→ **Problem to solve**
Reproduce precisely the lines of the listing below, starting with the line that contains "Continue the OpenSCAD" and stopping after the line that contains "barrel, collar, flare])"; include nothing else.

══ Available data ══

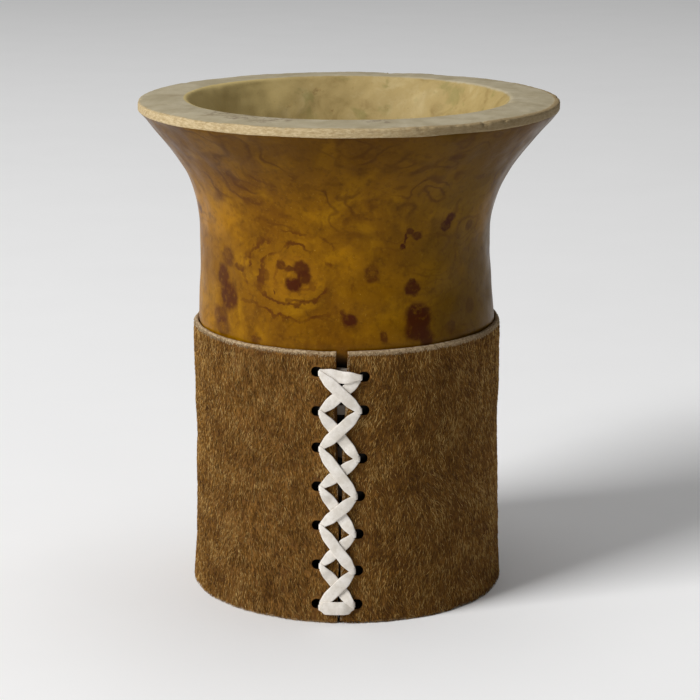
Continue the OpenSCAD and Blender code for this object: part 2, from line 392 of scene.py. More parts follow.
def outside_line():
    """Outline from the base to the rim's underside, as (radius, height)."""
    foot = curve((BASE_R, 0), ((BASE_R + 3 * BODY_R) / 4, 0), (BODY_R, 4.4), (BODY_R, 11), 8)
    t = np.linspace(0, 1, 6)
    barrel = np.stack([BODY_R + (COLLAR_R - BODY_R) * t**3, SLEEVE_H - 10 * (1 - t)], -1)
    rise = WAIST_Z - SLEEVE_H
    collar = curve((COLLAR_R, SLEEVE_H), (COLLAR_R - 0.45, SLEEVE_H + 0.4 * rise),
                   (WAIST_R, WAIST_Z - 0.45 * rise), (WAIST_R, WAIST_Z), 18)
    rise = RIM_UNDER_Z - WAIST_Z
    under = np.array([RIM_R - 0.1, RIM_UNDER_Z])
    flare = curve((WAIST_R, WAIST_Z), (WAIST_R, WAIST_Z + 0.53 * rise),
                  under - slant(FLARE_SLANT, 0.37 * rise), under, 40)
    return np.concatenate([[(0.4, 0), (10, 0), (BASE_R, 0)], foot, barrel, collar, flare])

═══
══ Available data ══

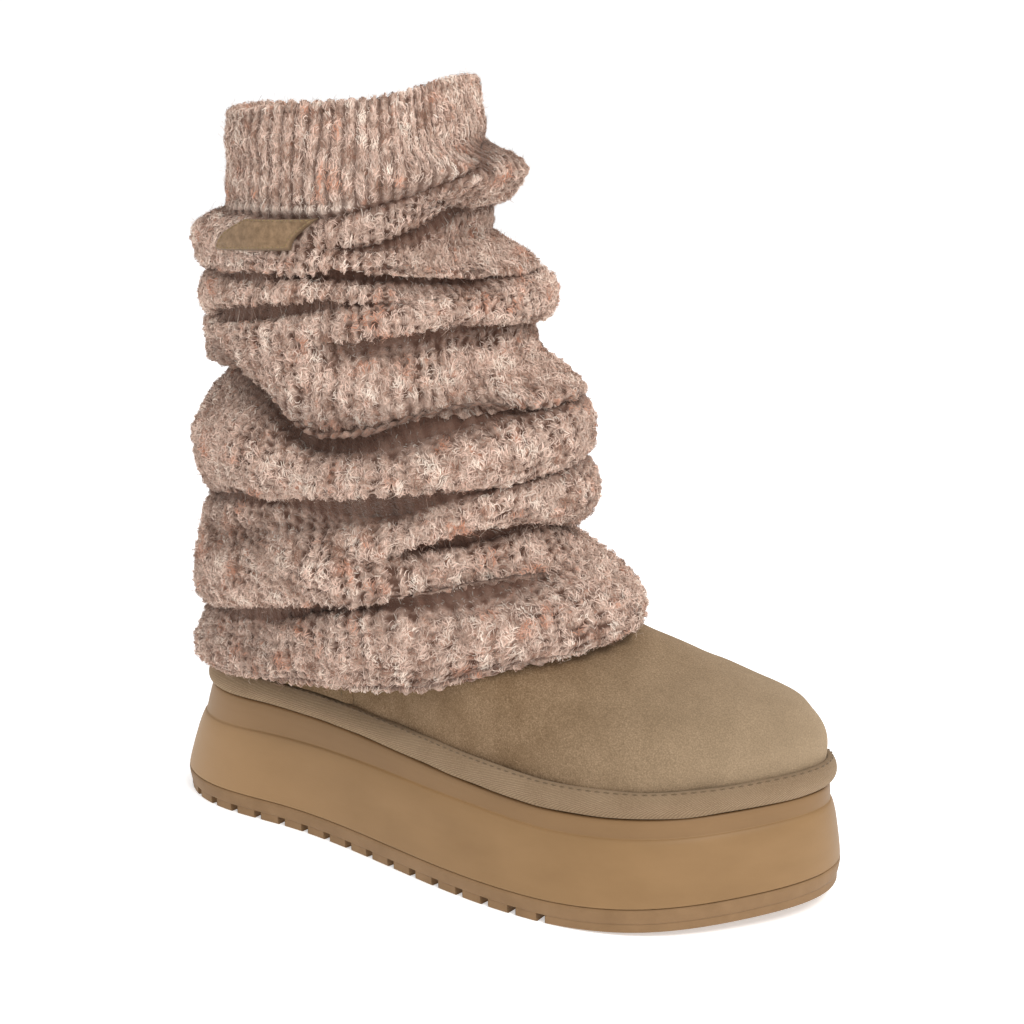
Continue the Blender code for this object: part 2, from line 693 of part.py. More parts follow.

═══

→ **Result**
Continue the OpenSCAD and Blender code for this object: part 2, from line 392 of scene.py. More parts follow.
def outside_line():
    """Outline from the base to the rim's underside, as (radius, height)."""
    foot = curve((BASE_R, 0), ((BASE_R + 3 * BODY_R) / 4, 0), (BODY_R, 4.4), (BODY_R, 11), 8)
    t = np.linspace(0, 1, 6)
    barrel = np.stack([BODY_R + (COLLAR_R - BODY_R) * t**3, SLEEVE_H - 10 * (1 - t)], -1)
    rise = WAIST_Z - SLEEVE_H
    collar = curve((COLLAR_R, SLEEVE_H), (COLLAR_R - 0.45, SLEEVE_H + 0.4 * rise),
                   (WAIST_R, WAIST_Z - 0.45 * rise), (WAIST_R, WAIST_Z), 18)
    rise = RIM_UNDER_Z - WAIST_Z
    under = np.array([RIM_R - 0.1, RIM_UNDER_Z])
    flare = curve((WAIST_R, WAIST_Z), (WAIST_R, WAIST_Z + 0.53 * rise),
                  under - slant(FLARE_SLANT, 0.37 * rise), under, 40)
    return np.concatenate([[(0.4, 0), (10, 0), (BASE_R, 0)], foot, barrel, collar, flare])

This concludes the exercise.